## START Data for this task

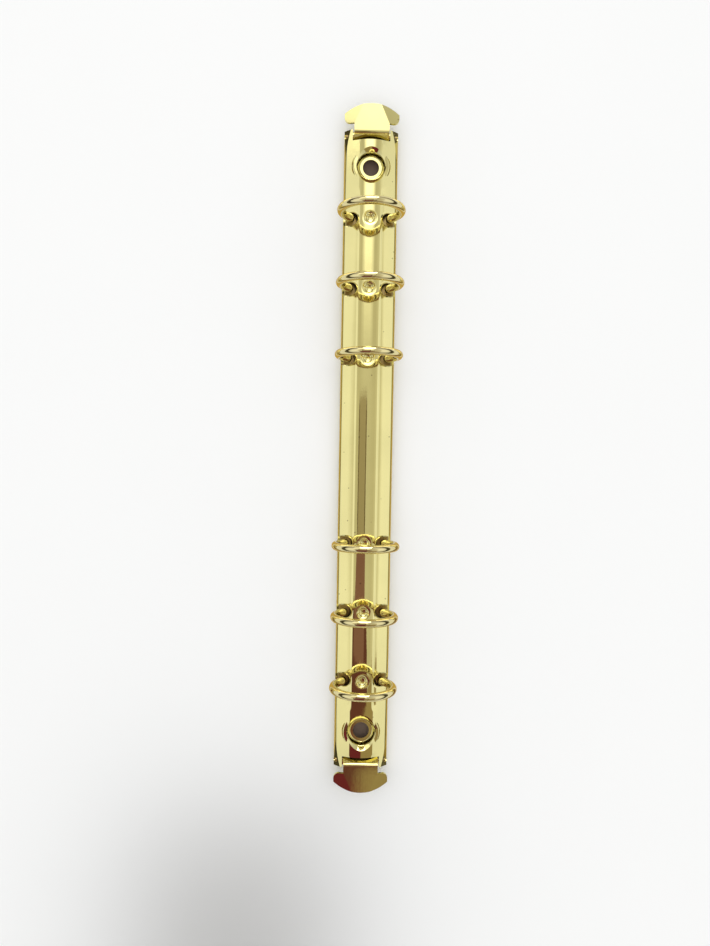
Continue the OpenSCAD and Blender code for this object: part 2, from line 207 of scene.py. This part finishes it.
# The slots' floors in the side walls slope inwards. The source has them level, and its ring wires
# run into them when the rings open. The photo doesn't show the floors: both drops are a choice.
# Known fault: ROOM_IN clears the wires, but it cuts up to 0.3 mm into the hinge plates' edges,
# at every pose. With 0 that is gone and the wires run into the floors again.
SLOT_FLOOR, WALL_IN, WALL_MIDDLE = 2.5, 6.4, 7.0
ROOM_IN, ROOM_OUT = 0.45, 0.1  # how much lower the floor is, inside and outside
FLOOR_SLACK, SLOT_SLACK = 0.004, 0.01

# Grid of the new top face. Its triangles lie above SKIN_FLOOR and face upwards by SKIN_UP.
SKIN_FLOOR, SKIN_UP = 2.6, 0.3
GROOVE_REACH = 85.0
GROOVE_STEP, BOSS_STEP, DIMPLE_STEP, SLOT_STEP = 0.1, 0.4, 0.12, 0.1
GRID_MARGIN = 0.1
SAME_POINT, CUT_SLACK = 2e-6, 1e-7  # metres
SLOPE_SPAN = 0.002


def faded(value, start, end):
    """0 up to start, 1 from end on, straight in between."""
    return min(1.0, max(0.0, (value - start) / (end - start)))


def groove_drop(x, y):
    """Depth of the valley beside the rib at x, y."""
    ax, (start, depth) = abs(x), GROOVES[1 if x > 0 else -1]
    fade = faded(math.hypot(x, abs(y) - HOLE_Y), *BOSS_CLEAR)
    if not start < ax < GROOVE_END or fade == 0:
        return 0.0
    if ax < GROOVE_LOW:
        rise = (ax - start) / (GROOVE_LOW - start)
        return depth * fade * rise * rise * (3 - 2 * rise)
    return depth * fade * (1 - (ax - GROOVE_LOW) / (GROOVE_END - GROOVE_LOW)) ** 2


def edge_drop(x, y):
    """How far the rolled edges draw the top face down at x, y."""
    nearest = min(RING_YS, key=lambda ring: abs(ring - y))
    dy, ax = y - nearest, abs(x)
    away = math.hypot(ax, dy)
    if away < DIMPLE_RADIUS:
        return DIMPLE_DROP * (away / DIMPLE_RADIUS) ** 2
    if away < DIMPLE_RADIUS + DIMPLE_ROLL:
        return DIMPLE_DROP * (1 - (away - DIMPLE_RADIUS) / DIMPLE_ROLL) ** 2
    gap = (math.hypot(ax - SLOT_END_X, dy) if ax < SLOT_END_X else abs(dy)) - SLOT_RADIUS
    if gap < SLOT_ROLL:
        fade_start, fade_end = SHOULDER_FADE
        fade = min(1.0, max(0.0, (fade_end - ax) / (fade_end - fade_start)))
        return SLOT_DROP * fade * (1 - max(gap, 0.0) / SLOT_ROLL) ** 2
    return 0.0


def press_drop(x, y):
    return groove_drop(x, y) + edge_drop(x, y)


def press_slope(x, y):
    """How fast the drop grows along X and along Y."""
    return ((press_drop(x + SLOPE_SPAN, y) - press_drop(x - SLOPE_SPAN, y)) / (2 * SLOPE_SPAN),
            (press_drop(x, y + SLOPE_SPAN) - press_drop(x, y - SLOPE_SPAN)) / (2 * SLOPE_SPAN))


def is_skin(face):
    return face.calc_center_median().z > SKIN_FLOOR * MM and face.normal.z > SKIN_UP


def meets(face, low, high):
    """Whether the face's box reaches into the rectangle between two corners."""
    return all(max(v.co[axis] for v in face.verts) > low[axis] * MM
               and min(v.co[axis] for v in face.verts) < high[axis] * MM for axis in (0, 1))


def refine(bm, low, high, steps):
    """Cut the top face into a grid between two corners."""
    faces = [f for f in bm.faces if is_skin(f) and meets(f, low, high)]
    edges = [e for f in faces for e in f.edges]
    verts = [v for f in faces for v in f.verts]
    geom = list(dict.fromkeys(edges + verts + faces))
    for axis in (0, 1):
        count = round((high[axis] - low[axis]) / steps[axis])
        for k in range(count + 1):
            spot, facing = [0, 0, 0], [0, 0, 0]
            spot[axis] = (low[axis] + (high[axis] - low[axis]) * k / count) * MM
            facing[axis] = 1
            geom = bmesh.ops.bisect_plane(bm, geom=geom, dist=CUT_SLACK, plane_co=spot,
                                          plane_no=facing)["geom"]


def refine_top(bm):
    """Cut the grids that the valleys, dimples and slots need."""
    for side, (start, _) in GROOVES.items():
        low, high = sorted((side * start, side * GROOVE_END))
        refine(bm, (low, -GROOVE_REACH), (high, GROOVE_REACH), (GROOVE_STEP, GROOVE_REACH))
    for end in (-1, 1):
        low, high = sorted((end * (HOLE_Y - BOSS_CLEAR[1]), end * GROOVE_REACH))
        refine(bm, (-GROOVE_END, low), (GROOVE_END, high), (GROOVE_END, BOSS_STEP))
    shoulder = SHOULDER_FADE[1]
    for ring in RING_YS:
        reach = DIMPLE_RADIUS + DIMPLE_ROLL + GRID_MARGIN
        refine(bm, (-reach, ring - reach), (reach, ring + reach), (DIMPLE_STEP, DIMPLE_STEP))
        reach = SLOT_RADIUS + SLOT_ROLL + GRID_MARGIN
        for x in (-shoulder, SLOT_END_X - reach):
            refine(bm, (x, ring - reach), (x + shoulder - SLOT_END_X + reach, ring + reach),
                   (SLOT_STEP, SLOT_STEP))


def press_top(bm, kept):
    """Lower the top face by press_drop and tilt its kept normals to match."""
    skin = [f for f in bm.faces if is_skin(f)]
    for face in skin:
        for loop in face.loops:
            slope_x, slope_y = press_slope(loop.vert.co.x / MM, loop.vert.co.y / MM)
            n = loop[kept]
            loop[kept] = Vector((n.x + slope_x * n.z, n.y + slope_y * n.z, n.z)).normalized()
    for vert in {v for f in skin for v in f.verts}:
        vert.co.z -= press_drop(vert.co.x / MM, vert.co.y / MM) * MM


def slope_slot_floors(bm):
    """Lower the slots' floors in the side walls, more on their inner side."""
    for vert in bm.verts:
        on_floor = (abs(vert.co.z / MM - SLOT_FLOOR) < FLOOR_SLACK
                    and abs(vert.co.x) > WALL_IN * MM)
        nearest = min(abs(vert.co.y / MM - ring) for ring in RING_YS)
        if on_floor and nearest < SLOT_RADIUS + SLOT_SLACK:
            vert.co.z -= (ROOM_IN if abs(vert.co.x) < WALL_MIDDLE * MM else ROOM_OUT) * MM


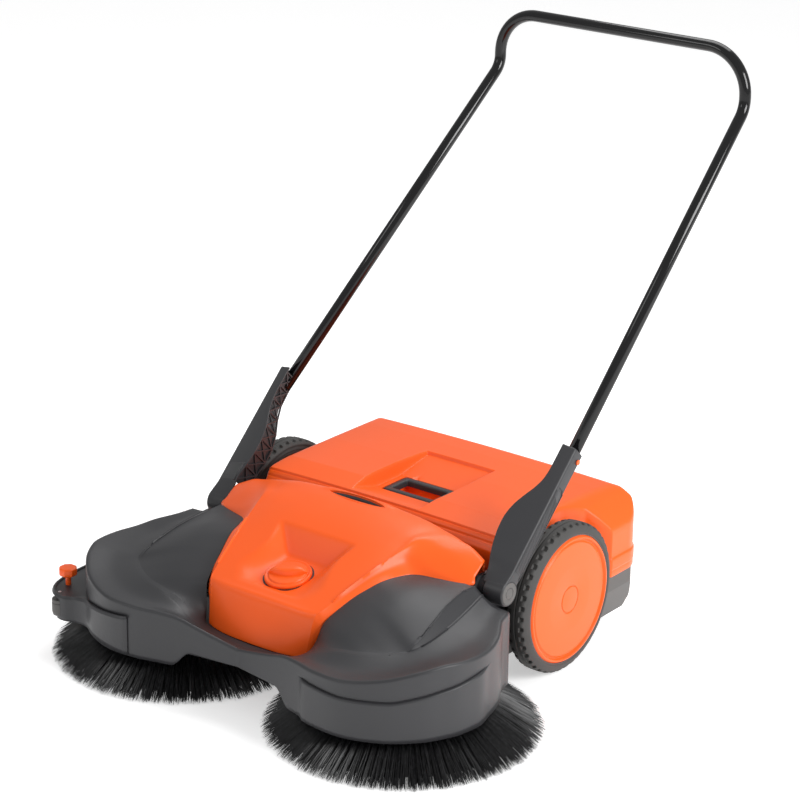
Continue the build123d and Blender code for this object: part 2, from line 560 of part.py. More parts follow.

## END Data for this task

**What is being asked**
Gather each line in these records that contains the string "Continue".

**Output of the task**
Continue the OpenSCAD and Blender code for this object: part 2, from line 207 of scene.py. This part finishes it.
Continue the build123d and Blender code for this object: part 2, from line 560 of part.py. More parts follow.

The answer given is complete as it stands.